Gleiche Arbeit, gleicher Lohn?
Der Gehaltsreport zeigt, dass sich für Fach- und Führungskräfte ein akademischer Abschluss auszahlt. Aber auch, dass Frauen in allen Branchen immer noch schlechter verdienen als ihre männlichen Kollegen
Wer zu den bestverdienenden Deutschen gehören möchte, muss eigentlich nur vier Schritte befolgen. Erstens: Nach Hessen ziehen. Laut des aktuellen Gehaltsreports des Online-Jobportals Stepstone fällt dort der Lohn am Monatsende am großzügigsten aus: Fach- und Führungskräfte verdienen im Jahresdurchschnitt 62000 Euro brutto, inklusive Boni oder Urlaubsgeld.

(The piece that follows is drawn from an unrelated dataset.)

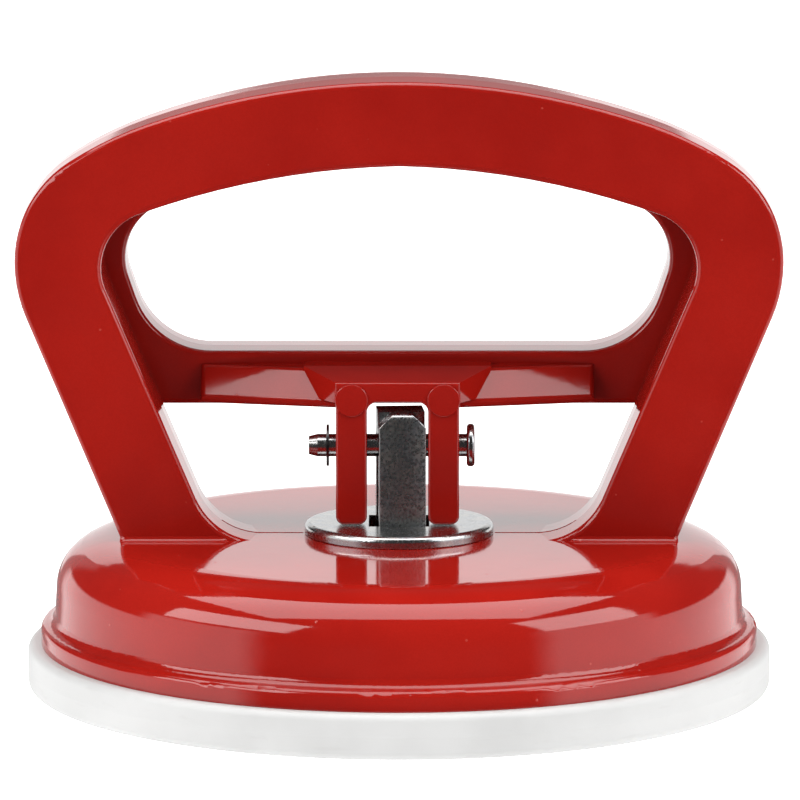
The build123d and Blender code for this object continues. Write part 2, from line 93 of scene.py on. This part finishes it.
# ------------------------------------------------------------------ shading helpers
class Shader:
    """A material whose nodes are added one after another."""

    def __init__(self, name):
        self.material = bpy.data.materials.new(name)
        self.material.use_nodes = True
        self.tree = self.material.node_tree
        self.surface = self.tree.nodes["Principled BSDF"]
        self.place = self.tree.nodes.new("ShaderNodeTexCoord").outputs["Object"]

    def node(self, kind, **settings):
        made = self.tree.nodes.new(kind)
        for name, value in settings.items():
            setattr(made, name, value)
        return made

    def feed(self, socket, value):
        if isinstance(value, bpy.types.NodeSocket):
            self.tree.links.new(value, socket)
        else:
            socket.default_value = value

    def stretched(self, factors):
        mapping = self.node("ShaderNodeMapping")
        self.feed(mapping.inputs["Vector"], self.place)
        mapping.inputs["Scale"].default_value = factors
        return mapping.outputs["Vector"]

    def noise(self, scale, detail=2.0, rough=0.5, place=None, distort=0.0):
        made = self.node("ShaderNodeTexNoise")
        self.feed(made.inputs["Vector"], place or self.place)
        made.inputs["Scale"].default_value = scale
        made.inputs["Detail"].default_value = detail
        made.inputs["Roughness"].default_value = rough
        made.inputs["Distortion"].default_value = distort
        return made.outputs["Fac"]

    def dots(self, scale, size, soft=0.5):
        """1 inside small scattered dots, 0 elsewhere."""
        made = self.node("ShaderNodeTexVoronoi")
        self.feed(made.inputs["Vector"], self.place)
        made.inputs["Scale"].default_value = scale
        made.inputs["Randomness"].default_value = 1.0
        return self.ramp(made.outputs["Distance"], size, size * soft, 0.0, 1.0)

    def ramp(self, value, low, high, out_low, out_high):
        made = self.node("ShaderNodeMapRange", interpolation_type="SMOOTHSTEP")
        if low > high:
            low, high, out_low, out_high = high, low, out_high, out_low
        self.feed(made.inputs["Value"], value)
        made.inputs["From Min"].default_value = low
        made.inputs["From Max"].default_value = high
        made.inputs["To Min"].default_value = out_low
        made.inputs["To Max"].default_value = out_high
        return made.outputs["Result"]

    def math(self, operation, first, second):
        made = self.node("ShaderNodeMath", operation=operation)
        self.feed(made.inputs[0], first)
        self.feed(made.inputs[1], second)
        return made.outputs[0]

    def mix(self, share, first, second):
        made = self.node("ShaderNodeMix", data_type="RGBA")
        self.feed(made.inputs["Factor"], share)
        self.feed(made.inputs["A"], first)
        self.feed(made.inputs["B"], second)
        return made.outputs["Result"]

    def bump(self, height, distance, strength=1.0, under=None):
        made = self.node("ShaderNodeBump")
        self.feed(made.inputs["Height"], height)
        made.inputs["Distance"].default_value = distance
        made.inputs["Strength"].default_value = strength
        if under is not None:
            self.feed(made.inputs["Normal"], under)
        return made.outputs["Normal"]

    def finish(self, **sockets):
        for name, value in sockets.items():
            self.feed(self.surface.inputs[name.replace("_", " ")], value)
        return self.material


def red_paint():
    """Glossy red powder coat: faint clouding, fine speckle, slight orange peel, dust nibs and pits."""
    shader = Shader("red_powder_coat")
    clouds = shader.noise(45.0, detail=3.0)
    speckle = shader.noise(4200.0, detail=1.0)
    pits = shader.dots(210.0, 0.055)
    deep = (0.285, 0.0075, 0.0045, 1.0)
    warm = (0.335, 0.0100, 0.0058, 1.0)
    colour = shader.mix(shader.ramp(clouds, 0.35, 0.65, 0.0, 1.0), deep, warm)
    colour = shader.mix(shader.ramp(speckle, 0.30, 0.70, 0.0, 0.22), colour, (0.21, 0.0050, 0.0030, 1.0))
    colour = shader.mix(shader.math("MULTIPLY", pits, 0.45), colour, (0.50, 0.08, 0.06, 1.0))
    peel = shader.noise(520.0, detail=1.0)
    fine = shader.noise(1900.0, detail=2.0)
    skin = shader.bump(peel, 0.000006)
    skin = shader.bump(fine, 0.0000015, under=skin)
    skin = shader.bump(pits, 0.00002, under=skin)
    gloss = shader.ramp(shader.noise(160.0, detail=4.0), 0.30, 0.75, 0.055, 0.10)
    return shader.finish(Base_Color=colour, Roughness=gloss, Normal=skin, IOR=1.5)


def zinc(name, brightness, scratch_axis, rough_low, rough_high):
    """Zinc-plated steel: mottled plating with fine scratches along one axis."""
    shader = Shader(name)
    blotch = shader.noise(420.0, detail=5.0, rough=0.65)
    grain = shader.noise(2600.0, detail=3.0, rough=0.7)
    scratches = shader.noise(1.0, detail=6.0, rough=0.75, place=shader.stretched(scratch_axis))
    cool = tuple(brightness * part for part in (0.60, 0.63, 0.66)) + (1.0,)
    warm = tuple(brightness * part for part in (0.74, 0.73, 0.70)) + (1.0,)
    colour = shader.mix(shader.ramp(blotch, 0.35, 0.68, 0.0, 1.0), cool, warm)
    wear = shader.ramp(scratches, 0.56, 0.70, 0.0, 1.0)
    colour = shader.mix(shader.math("MULTIPLY", wear, 0.35), colour, (0.90, 0.90, 0.89, 1.0))
    rough = shader.ramp(grain, 0.30, 0.72, rough_low, rough_high)
    relief = shader.bump(scratches, 0.0000018)
    relief = shader.bump(grain, 0.0000009, under=relief)
    return shader.finish(Base_Color=colour, Metallic=1.0, Roughness=rough, Normal=relief)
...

Schritt zwei: Studieren, am besten bis zum Master-Abschluss oder gar bis zur Promotion. Denn damit ist gegenüber Kollegen ohne akademischen Abschluss durchschnittlich 37 Prozent mehr Gehalt drin. Mit einem Master kann eine Fach- und Führungskraft so auf rund 65000 Euro im Jahr kommen.
Drittens: Auf das richtige Pferd setzen – bloß nicht Sozialpädagogik oder gar Erziehungswissenschaften studieren, sondern Medizin: Wie auch schon in den Jahren zuvor, sind Ärzte die Top-Verdiener aller untersuchten Berufsgruppen und kommen auf ein durchschnittliches Jahresgehalt von 83000 Euro. Sozialpädagogen verdienen dagegen nur etwas mehr als die Hälfte.
Der vierte und letzte der nicht ganz ernst gemeinten Schritte, um hierzulande zu den bestverdienenden Arbeitnehmern in Vollzeit zu gehören: Seien Sie keine Frau. Denn so stehen trotz statistisch vorteilhaftem Bundesland, Hochschulabschluss und gefragtem Beruf durchschnittlich 15 000 Euro weniger auf der Jahresabrechnung als bei den männlichen Kollegen.
Immerhin, ein bisschen kann frau sich auch hier von der Branche leiten lassen: Der sogenannte Gender Pay Gap, also der Gehaltsunterschied zwischen den Geschlechtern, ist dem Gehaltsreport zufolge bei den Medizinern mit 30000 Euro am größten. Unter Fach- und Führungskräften in der IT-Branche herrscht dagegen etwas mehr Gleichberechtigung. Trotzdem verdienen Frauen im Jahr auch hier rund 7000 Euro weniger als die Männer.
Während zwar die Berufsgruppe der Mediziner die höchsten Gehälter bekommt, ist es die Chemie- und Erdölverarbeitende Industrie, die die besten Löhne zahlt. Dicht gefolgt von der Pharmaindustrie, Raum- und Luftfahrt sowie der Autoindustrie und dem Bankensektor, die ihren Fach- und Führungskräf- ten im Schnitt um die 67 000 Euro brutto zahlen. Der Report zeigt auch, dass Ingenieure in der Telekommunikationsbranche im Schnitt mit 77 000 Euro die besten Aussichten auf ein hohes Gehalt haben. Aber auch Berufserfahrung macht viel aus: Ein Fahrzeugtechnik-Ingenieur bekommt nach 10 Jahren mit 85000 Euro deutlich mehr als ein Telekommunikations-Ingenieur.
Um die aktuellen Zahlen vorlegen zu können, hat das Jobportal Stepstone im Herbst 60000 Fach- und Führungskräfte in ganz Deutschland befragt und die Ergebnisse nach Berufsfeld, Region, Branche und Berufserfahrung in einem 60-seitigen Report aufgeschlüsselt. Das Unternehmen hat für den aktuellen Report die Daten etwas differenzierter erhoben als in den Vorjahren, daher sind die Ergebnisse nicht eins zu eins mit denen der Vorjahre vergleichbar. Nach Angaben von Stepstone-Sprecherin Inga Rottländer seien die Gehälter auch deswegen insgesamt deutlich höher als in den Vorjahren. Es habe aber keine überraschenden Entwicklungen gegeben.
Trotz aller Details ist der Report eine Statistik, die als solche behandelt werden muss. Er gibt keinen Aufschluss über das Gehalt des Nachbarn, alle Zahlen sind Durchschnittswerte. Auf den ersten Blick kann beispielsweise untergehen, dass ein großes Unternehmen oft bessere Löhne zahlen kann als ein mittelständischer Betrieb. Bis zu einem Drittel kann dieser Unterschied ausmachen.